Children with disabilities are 2.9 times more likely to be victims of sexual abuse and violence, according to the World Health Organization. Other research has shown that 69 percent of people with a severe intellectual disability have been sexually abused at some point.
In 2017 there were 47,368 incidents of sexual assault or domestic violence in Nevada, of which 336 victims were mentally or physically disabled, according to NCEDSV data.
People with disabilities who reside in assisted living facilities are especially vulnerable to sexual exploitation because they are typically assaulted by the very people they rely on for assistance, according to an NPR report that cited recent Justice Department data.
Desert Regional Medical Center — a 48-bed facility for the developmentally disabled governed by the State of Nevada — did not respond to a question about the policies it has in place for the protection of patients. Recently, the state reached a $600,000 settlement after a patient with disabilities at the center died from injuries sustained in a fight.
Anna Treacy, a sexual health educator at UNR, said that one of the best ways to prevent assaults is to educate the potential victims themselves.
“Many adolescents with disabilities lack the knowledge necessary to develop a sexual identity, and many don’t even know they’re being abused,” Treacy said.
Treacy added that there are limited resources for the sexual education of people with disabilities. The dearth of funding stems in part from the 14 classifications of intellectual disabilities in the Individuals with Disabilities Education Act — a federal law first enacted under the Americans with Disabilities Act in 1990 and reauthorized in 2004 — because each one requires different specialized resources for teaching.
The lack of educational resources means people with disabilities and their families aren’t having informed conversations about mental and sexual health. People with disabilities who have had their sexual identities repressed can become “ideal victims for perpetrators,” Treacy said, because “lack of knowledge leads to the inability to distinguish what is and is not acceptable.” Ignorance about sexual norms can also cause people with disabilities to become unwitting offenders themselves, she added.

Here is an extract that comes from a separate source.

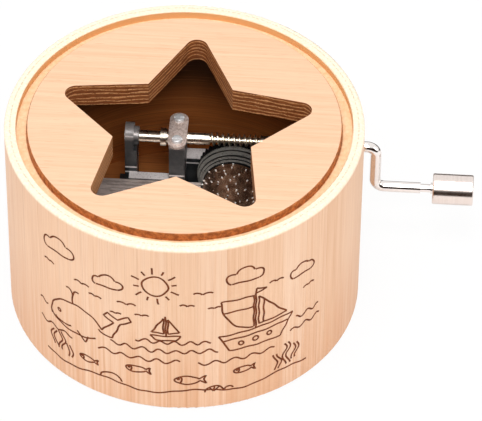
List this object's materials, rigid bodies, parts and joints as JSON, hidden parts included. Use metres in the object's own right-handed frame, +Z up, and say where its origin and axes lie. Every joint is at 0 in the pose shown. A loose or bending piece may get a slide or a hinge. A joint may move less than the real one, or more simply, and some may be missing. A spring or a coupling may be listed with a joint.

Henderson said there is sometimes also a general misunderstanding about sexuality.
“People with disabilities are sexual beings… They are not asexual. They have desires, and it’s important to acknowledge that,” she said during one of the virtual meetings.
In 2016, the Governor’s Council on Developmental Disabilities gave Planned Parenthood Mar Monte $5,000 for their “Sexual Health Education for People with Intellectual and Developmental Disabilities” project. However, that funding has not been renewed since.
NCEDSV was founded in Nevada in 1980 and focuses on advocating for the prevention and elimination of domestic and sexual violence.